*Supplied entries:*
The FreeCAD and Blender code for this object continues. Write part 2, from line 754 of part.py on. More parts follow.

--

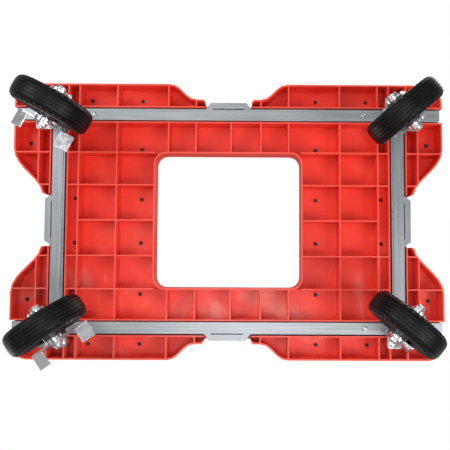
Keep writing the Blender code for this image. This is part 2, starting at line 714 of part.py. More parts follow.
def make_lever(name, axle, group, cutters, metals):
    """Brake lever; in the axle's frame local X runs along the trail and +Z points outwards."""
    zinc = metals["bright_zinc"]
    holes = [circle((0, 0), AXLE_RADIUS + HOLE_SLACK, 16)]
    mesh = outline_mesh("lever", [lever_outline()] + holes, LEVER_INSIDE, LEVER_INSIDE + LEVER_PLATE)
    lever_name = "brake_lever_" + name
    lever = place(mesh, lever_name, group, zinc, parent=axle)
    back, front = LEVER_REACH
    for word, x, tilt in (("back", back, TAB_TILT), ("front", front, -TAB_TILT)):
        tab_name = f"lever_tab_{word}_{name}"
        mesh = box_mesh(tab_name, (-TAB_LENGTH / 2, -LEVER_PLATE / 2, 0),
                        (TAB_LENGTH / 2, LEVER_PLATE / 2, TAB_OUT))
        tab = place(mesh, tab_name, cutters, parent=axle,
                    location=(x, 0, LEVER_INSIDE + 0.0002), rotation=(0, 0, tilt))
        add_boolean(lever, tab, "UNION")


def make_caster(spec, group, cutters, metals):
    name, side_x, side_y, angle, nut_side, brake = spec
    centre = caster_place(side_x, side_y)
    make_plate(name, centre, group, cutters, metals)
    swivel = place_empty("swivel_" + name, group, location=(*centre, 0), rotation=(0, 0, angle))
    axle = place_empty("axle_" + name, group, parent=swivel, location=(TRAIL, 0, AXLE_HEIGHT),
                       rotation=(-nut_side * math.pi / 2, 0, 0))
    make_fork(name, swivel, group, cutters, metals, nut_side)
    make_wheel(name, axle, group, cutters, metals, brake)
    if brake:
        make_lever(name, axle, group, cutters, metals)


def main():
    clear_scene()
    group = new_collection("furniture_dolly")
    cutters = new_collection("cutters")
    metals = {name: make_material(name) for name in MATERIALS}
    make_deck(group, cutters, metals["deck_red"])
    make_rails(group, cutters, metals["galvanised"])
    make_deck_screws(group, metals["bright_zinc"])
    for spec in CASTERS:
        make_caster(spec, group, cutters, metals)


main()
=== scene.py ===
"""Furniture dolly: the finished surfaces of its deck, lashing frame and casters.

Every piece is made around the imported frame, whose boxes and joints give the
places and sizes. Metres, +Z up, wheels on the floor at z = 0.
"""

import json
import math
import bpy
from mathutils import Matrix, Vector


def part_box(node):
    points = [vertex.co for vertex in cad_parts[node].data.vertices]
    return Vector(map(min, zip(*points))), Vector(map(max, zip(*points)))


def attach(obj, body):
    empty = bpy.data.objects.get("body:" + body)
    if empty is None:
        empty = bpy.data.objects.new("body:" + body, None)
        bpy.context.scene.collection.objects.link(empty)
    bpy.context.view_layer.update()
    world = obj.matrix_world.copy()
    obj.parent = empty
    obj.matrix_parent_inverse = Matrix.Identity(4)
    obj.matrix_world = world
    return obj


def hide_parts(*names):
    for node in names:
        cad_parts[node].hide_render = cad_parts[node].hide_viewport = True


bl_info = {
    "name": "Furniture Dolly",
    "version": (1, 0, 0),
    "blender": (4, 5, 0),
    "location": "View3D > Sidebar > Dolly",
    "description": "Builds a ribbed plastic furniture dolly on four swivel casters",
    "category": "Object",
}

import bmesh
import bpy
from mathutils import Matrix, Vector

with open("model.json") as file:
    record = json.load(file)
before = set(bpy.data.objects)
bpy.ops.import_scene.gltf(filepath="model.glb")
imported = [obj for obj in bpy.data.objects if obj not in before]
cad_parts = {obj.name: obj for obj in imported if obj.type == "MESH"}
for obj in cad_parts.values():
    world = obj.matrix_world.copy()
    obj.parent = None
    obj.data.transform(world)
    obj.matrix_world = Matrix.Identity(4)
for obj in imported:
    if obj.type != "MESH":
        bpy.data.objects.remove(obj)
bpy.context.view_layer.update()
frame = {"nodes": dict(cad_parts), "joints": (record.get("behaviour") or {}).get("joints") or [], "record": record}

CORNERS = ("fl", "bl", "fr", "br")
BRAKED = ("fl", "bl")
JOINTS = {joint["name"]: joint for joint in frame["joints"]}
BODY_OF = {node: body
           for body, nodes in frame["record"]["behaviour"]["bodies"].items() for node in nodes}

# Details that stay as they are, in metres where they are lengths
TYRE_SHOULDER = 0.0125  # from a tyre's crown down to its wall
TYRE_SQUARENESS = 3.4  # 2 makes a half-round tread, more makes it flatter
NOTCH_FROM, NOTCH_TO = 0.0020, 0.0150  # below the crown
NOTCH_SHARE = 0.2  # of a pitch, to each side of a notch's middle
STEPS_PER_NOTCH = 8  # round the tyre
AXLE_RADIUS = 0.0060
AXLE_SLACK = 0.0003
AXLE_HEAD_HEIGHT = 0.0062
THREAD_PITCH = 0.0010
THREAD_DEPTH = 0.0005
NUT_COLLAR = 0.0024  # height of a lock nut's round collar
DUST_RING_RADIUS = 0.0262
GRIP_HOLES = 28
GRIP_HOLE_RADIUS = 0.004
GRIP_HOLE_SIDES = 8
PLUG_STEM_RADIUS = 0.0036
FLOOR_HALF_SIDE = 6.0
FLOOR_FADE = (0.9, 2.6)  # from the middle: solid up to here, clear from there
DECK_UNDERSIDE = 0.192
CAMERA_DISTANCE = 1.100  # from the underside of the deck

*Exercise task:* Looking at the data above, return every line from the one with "obj.matrix_world = world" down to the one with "in imported if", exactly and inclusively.

*Exercise output:*
    obj.matrix_world = world
    return obj


def hide_parts(*names):
    for node in names:
        cad_parts[node].hide_render = cad_parts[node].hide_viewport = True


bl_info = {
    "name": "Furniture Dolly",
    "version": (1, 0, 0),
    "blender": (4, 5, 0),
    "location": "View3D > Sidebar > Dolly",
    "description": "Builds a ribbed plastic furniture dolly on four swivel casters",
    "category": "Object",
}

import bmesh
import bpy
from mathutils import Matrix, Vector

with open("model.json") as file:
    record = json.load(file)
before = set(bpy.data.objects)
bpy.ops.import_scene.gltf(filepath="model.glb")
imported = [obj for obj in bpy.data.objects if obj not in before]
cad_parts = {obj.name: obj for obj in imported if obj.type == "MESH"}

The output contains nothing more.